The Way to Life: Sunday October 30th

If you look at the world, you might think there are many ways to do life - especially religion, or the life of faith. However, as Jesus wraps up the Sermon on the Mount, he says something startling: that in fact there are only two ways, and only one that you really want to be on.

This Sunday Morning we'll continue our series in Matthew's  Gospel, and look at The Way to Life. You can download sermon summary notes in English here.
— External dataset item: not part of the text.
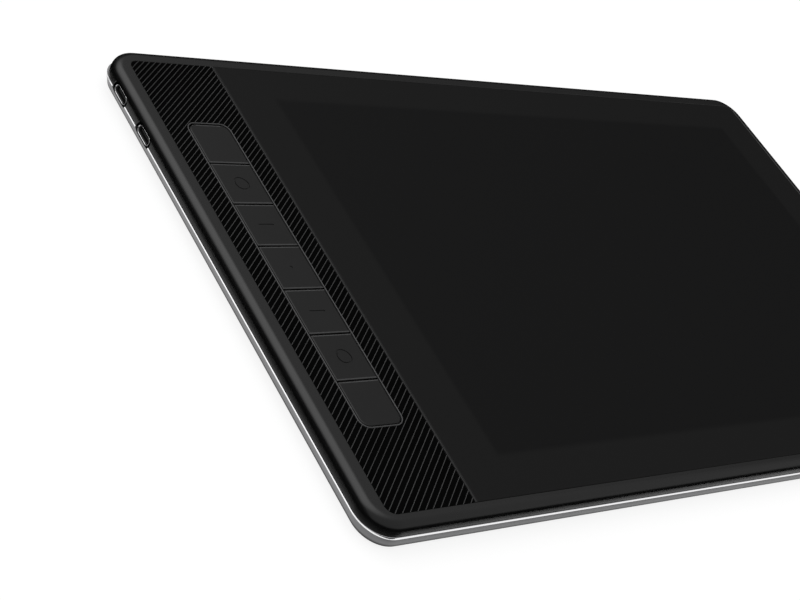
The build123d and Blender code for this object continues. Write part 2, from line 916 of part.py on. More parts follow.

Or you can read them below:

The Way to Life

Matthew 7:13-29

Jesus closes the Sermon on the Mount by asking us to decide: will we follow the prevailing culture of the day, or live as part of his kingdom and counter-culture?

Two Ways

Jesus describes two different paths that you can take in life. He begins with the path you don’t want to be on. It’s easy to get on, it doesn’t ask anything of you. You can behave however you want and believe whatever you want on this path. No wonder there’s a crowd on it! But it ends in destruction.

The other path is hard. It’s restricting. There’s a cost involved. So who would take it? Those who know it ends in life, that the cost is worth it. Jesus urges us to enter this path.

Two Dangers

The first danger is from false teachers. What they teach is wrong. They also come disguised: they tell us what we want to hear, that the easy way is the way to life. That makes them dangerous: they can rob us of the very thing we are looking for: life.

But Jesus says you can recognise them by their fruit: the fruit of their character, their conduct, and the content of their teaching.

The second danger is false followers. Someone can be all talk, and no walk. They can be orthodox in their theology, fervent in their spirituality; even supernatural, but there’s no evidence of them living like citizens of Christ’s counter-cultural kingdom.

Two Builders

Jesus finishes his sermon with the parable of the two builders. It’s the person who hears what Jesus says and lives this way, who builds his life on the rock. A person’s ‘faith’ can be all intellectual: a hearer of God’s word, but not doing it. The storms of life, of death and final judgment reveal what we built on. Build on Christ and obedience to him and your life will stand.

The trouble is we can hear that and think, “Have I done enough?” But if our gaze shifts off Jesus and onto ourselves, we really are on shaky ground.

One Lord and Saviour

The people recognise Jesus authority. It is the authority of Christ the Lord, who is the ultimate king, Judge, and standard we are judged by. But he is also the one with the power to save. It is being known by him that makes us safe.

Jesus is the only one who has ever perfectly walked the hard and narrow way of obedience to God. He walked it for us. At the cross he suffered, and was crushed, for our failure to live and walk right. The storm of eternal judgment fell in him, instead of us. But because he had perfectly walked the path of obedience, God raised him from the dead. Now we can walk keeping our eyes fixed on him. And knowing his love for us gives us the desire, not just to hear his words, but to do them.